Written by Alexander Stewart
Church on Plaza de Armas, Arequipa © Maksym Gorpenyuk, Shutterstock
Arequipa has an unrivalled collection of colonial churches. The Franciscan Monasterio de la Recoleta (09.00–12.00 & 15.00–17.00 Mon–Sat) at Recoleta 117 dates from 1648 and has a distinctive red-and-white steeple. The monastery also has attractive cloisters and pretty gardens to wander through, and a collection of pre-Inca artefacts to uncover along with mummies and a horde of Amazonian curios picked up by Franciscan missionaries as they attempted to spread the word throughout the region. A library containing 20,000 books and maps is as impressive as it sounds.

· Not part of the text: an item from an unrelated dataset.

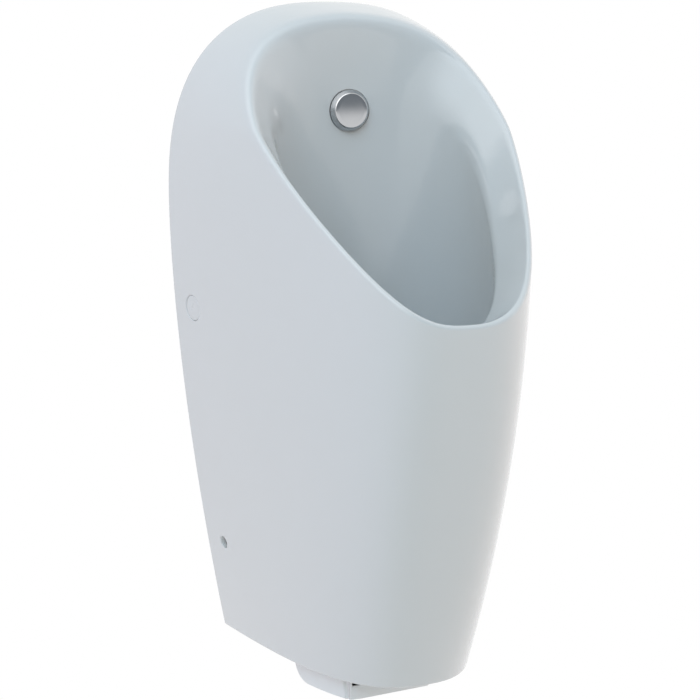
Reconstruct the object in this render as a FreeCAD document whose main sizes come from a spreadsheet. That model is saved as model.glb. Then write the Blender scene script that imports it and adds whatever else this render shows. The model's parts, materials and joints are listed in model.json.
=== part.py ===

Elsewhere, Iglesia de San Francisco at Zela 103 is a 16th-century sillar structure with a silver altar and pretty vaulted ceiling; Iglesia de San Agustín, on the corner of San Agustín and Sucre, was rebuilt in the late 1890s after an earthquake but still boasts a superb Baroque façade; Iglesia de Santo Domingo, at the junction of Santo Domingo and Piérola, is known for its smart cloisters; whilst Iglesia de la Merced at La Merced 103 is home to a huge colonial library.